### Provided entries
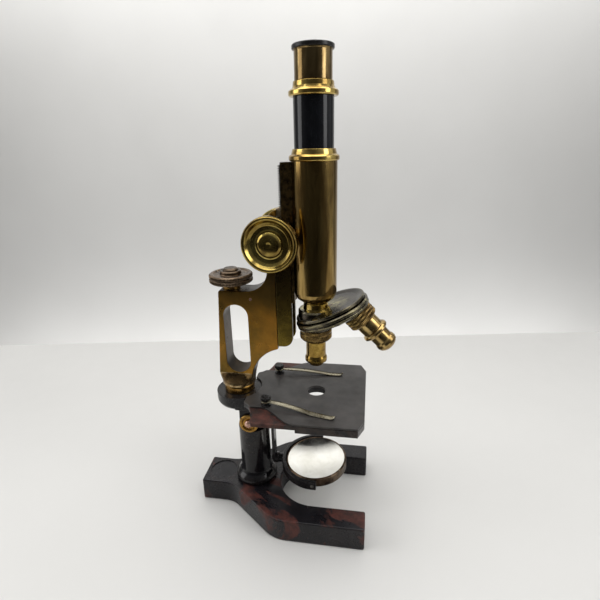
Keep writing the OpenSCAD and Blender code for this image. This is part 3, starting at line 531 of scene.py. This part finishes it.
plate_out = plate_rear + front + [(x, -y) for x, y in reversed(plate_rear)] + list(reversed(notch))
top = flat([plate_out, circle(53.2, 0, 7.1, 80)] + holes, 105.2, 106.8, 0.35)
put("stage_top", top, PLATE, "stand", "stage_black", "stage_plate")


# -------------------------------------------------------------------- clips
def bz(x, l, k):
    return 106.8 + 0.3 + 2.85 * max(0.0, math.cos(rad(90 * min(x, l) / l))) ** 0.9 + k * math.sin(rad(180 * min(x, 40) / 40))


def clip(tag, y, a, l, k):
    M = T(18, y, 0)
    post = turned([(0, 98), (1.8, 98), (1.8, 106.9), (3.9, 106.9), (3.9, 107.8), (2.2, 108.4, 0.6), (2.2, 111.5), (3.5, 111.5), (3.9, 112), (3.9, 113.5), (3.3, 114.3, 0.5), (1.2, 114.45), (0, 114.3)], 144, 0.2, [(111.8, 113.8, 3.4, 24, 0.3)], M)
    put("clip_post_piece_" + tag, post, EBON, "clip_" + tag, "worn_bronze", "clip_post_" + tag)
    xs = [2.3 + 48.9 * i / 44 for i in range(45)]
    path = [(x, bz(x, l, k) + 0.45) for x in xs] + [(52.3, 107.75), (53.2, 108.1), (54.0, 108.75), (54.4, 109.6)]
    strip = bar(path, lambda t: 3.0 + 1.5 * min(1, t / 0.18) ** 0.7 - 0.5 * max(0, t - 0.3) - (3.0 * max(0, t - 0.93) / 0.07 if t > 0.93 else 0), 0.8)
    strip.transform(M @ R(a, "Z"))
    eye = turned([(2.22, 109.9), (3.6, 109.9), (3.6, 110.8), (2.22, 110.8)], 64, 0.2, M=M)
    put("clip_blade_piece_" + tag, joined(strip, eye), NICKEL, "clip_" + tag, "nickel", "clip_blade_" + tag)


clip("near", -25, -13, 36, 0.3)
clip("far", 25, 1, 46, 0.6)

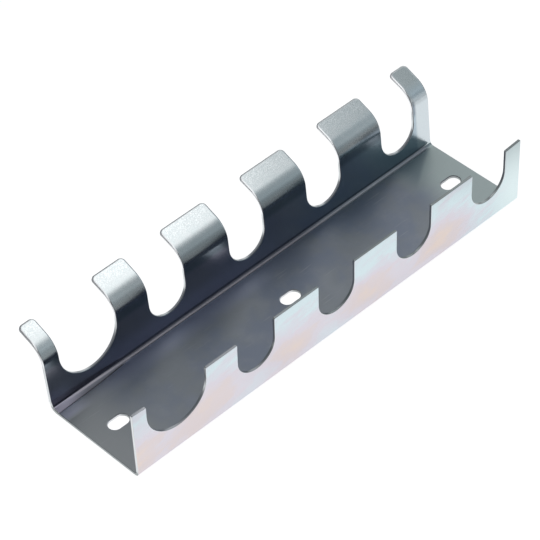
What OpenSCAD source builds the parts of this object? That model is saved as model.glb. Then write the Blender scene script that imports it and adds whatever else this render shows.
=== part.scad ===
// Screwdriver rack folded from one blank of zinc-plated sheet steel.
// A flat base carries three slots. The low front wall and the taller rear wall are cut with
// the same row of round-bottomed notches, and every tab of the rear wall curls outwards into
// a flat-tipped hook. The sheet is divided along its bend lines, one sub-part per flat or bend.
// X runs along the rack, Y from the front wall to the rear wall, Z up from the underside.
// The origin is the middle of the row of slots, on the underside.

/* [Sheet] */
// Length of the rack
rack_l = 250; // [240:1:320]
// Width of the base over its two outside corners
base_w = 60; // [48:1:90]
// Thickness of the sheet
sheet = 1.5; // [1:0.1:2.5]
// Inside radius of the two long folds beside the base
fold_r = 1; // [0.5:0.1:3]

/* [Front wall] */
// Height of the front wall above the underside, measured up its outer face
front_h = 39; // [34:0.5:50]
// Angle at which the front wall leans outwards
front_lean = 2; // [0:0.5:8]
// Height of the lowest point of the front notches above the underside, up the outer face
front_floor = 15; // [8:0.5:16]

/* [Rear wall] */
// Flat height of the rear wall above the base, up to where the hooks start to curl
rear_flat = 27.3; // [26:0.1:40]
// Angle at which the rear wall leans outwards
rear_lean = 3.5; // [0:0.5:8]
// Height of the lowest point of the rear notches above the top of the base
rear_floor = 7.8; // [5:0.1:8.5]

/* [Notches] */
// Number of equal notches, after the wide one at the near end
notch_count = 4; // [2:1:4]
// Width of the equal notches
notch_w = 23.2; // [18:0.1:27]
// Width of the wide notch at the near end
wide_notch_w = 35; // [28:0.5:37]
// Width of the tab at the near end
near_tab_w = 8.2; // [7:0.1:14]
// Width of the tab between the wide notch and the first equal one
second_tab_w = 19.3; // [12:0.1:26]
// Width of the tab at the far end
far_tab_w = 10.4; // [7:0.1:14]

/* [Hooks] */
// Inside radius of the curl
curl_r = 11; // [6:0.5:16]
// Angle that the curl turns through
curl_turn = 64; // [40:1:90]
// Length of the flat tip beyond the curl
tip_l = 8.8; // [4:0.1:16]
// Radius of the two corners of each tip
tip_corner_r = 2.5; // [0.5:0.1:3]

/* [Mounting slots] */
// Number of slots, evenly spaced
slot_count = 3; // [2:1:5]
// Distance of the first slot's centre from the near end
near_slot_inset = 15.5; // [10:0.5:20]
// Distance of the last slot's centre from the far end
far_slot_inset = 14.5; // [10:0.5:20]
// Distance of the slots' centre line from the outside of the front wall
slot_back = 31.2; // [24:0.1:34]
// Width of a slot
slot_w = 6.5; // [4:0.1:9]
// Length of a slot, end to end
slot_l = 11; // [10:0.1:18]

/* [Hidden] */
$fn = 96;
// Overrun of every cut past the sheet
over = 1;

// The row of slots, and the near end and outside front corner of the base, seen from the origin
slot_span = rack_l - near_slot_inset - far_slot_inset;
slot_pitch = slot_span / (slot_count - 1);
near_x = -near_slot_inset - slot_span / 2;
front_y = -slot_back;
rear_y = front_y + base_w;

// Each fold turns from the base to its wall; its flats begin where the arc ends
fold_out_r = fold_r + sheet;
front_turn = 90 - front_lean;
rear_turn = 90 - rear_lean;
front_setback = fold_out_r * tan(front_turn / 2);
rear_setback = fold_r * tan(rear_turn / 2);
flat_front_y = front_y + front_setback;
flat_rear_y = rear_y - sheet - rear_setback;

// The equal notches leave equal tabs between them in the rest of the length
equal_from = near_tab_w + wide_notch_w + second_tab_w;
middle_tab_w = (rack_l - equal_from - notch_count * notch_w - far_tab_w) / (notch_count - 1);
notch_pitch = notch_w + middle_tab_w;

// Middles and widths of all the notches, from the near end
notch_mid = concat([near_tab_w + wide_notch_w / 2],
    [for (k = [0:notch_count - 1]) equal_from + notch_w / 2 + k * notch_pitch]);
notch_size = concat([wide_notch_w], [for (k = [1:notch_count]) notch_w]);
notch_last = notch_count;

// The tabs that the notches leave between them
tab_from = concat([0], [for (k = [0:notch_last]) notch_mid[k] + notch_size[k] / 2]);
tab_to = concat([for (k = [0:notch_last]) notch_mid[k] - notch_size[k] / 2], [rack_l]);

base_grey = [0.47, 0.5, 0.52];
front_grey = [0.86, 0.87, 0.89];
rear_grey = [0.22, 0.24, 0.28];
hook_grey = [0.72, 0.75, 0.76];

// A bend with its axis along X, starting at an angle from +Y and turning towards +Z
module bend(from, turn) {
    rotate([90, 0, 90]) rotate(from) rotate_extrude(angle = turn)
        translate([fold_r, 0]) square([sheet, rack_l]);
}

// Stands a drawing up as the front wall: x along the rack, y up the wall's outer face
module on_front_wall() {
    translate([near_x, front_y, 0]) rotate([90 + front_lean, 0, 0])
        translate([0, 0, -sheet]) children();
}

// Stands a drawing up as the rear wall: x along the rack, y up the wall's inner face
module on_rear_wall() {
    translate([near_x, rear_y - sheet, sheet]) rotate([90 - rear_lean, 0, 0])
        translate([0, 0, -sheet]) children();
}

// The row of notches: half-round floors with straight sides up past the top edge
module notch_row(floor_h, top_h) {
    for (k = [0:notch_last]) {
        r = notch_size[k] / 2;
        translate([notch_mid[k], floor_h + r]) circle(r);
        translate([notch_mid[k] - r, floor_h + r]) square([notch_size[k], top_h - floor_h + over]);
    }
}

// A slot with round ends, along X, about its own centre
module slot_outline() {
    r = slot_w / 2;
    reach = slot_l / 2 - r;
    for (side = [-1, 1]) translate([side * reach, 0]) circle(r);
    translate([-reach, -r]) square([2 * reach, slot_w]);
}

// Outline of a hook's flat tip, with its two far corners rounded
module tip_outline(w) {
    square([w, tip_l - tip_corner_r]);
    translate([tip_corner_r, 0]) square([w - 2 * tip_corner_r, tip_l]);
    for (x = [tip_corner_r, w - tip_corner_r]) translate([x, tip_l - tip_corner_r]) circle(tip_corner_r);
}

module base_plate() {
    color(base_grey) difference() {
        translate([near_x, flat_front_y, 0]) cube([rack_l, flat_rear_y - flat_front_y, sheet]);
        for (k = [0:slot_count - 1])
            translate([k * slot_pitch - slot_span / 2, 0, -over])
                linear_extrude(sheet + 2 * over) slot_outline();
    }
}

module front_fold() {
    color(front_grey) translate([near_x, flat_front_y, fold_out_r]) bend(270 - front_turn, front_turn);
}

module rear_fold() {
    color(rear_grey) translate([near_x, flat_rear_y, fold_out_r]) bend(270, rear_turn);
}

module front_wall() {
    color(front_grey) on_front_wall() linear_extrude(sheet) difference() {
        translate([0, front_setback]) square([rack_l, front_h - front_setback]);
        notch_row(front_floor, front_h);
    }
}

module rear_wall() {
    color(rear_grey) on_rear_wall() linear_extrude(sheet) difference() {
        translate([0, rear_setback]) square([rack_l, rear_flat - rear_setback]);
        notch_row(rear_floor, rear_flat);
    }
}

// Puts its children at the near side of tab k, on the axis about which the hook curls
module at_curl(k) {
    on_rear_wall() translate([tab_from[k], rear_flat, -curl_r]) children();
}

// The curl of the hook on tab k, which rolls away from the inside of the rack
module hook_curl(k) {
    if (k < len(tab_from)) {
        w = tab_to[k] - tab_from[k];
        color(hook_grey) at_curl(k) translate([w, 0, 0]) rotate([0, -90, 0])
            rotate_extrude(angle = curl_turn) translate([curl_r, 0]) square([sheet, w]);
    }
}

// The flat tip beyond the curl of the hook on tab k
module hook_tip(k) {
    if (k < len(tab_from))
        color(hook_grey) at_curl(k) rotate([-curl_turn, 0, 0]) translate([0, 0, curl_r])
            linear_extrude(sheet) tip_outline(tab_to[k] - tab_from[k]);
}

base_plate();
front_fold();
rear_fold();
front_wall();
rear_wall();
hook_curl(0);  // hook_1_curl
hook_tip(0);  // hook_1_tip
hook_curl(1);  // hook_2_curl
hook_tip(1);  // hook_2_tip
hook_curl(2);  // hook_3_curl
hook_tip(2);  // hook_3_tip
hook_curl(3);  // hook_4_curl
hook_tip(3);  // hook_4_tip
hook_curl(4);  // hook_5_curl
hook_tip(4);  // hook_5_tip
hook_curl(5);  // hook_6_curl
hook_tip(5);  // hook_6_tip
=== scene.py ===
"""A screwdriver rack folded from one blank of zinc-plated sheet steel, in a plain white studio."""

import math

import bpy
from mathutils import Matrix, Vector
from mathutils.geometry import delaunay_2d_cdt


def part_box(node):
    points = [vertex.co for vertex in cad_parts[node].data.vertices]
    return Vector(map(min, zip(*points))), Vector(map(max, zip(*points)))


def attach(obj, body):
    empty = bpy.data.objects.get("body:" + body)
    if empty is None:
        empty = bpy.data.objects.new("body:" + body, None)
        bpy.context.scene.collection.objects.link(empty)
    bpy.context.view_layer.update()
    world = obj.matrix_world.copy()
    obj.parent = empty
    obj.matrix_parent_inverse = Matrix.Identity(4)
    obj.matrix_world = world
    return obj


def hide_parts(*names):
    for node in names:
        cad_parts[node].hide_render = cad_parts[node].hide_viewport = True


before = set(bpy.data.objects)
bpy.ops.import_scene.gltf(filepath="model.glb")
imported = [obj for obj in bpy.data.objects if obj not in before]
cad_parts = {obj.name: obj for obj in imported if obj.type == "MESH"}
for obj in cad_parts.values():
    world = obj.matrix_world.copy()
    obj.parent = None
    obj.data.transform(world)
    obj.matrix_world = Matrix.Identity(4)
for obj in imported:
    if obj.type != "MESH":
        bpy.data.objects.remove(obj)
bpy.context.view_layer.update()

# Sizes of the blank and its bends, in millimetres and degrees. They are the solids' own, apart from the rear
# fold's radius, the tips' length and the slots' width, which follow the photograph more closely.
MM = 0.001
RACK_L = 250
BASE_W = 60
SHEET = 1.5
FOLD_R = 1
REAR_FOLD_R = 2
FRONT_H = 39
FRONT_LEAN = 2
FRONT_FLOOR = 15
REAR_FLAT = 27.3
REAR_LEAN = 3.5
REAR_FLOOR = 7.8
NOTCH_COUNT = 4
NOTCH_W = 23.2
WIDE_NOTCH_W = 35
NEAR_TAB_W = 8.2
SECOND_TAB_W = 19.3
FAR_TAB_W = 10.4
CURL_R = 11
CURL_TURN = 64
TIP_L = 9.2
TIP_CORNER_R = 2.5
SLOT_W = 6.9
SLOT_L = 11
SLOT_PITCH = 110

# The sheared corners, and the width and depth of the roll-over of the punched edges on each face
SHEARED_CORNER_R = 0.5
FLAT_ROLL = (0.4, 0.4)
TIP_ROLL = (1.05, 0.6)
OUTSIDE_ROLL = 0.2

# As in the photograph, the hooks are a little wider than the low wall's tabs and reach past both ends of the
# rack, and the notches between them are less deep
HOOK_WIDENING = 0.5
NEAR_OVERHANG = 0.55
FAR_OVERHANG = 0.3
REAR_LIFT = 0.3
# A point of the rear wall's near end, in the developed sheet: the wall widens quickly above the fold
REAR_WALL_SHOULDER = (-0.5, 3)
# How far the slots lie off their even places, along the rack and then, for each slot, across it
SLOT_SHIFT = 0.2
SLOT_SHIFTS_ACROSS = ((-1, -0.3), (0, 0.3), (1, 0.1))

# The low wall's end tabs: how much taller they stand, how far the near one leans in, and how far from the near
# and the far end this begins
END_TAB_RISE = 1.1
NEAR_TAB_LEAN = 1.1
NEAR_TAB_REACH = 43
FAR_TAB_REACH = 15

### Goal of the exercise
Everything from the line with "base_plate();" through the line with "imported = [obj" is to be output exactly; leave out all other lines.

### Response
base_plate();
front_fold();
rear_fold();
front_wall();
rear_wall();
hook_curl(0);  // hook_1_curl
hook_tip(0);  // hook_1_tip
hook_curl(1);  // hook_2_curl
hook_tip(1);  // hook_2_tip
hook_curl(2);  // hook_3_curl
hook_tip(2);  // hook_3_tip
hook_curl(3);  // hook_4_curl
hook_tip(3);  // hook_4_tip
hook_curl(4);  // hook_5_curl
hook_tip(4);  // hook_5_tip
hook_curl(5);  // hook_6_curl
hook_tip(5);  // hook_6_tip
=== scene.py ===
"""A screwdriver rack folded from one blank of zinc-plated sheet steel, in a plain white studio."""

import math

import bpy
from mathutils import Matrix, Vector
from mathutils.geometry import delaunay_2d_cdt


def part_box(node):
    points = [vertex.co for vertex in cad_parts[node].data.vertices]
    return Vector(map(min, zip(*points))), Vector(map(max, zip(*points)))


def attach(obj, body):
    empty = bpy.data.objects.get("body:" + body)
    if empty is None:
        empty = bpy.data.objects.new("body:" + body, None)
        bpy.context.scene.collection.objects.link(empty)
    bpy.context.view_layer.update()
    world = obj.matrix_world.copy()
    obj.parent = empty
    obj.matrix_parent_inverse = Matrix.Identity(4)
    obj.matrix_world = world
    return obj


def hide_parts(*names):
    for node in names:
        cad_parts[node].hide_render = cad_parts[node].hide_viewport = True


before = set(bpy.data.objects)
bpy.ops.import_scene.gltf(filepath="model.glb")
imported = [obj for obj in bpy.data.objects if obj not in before]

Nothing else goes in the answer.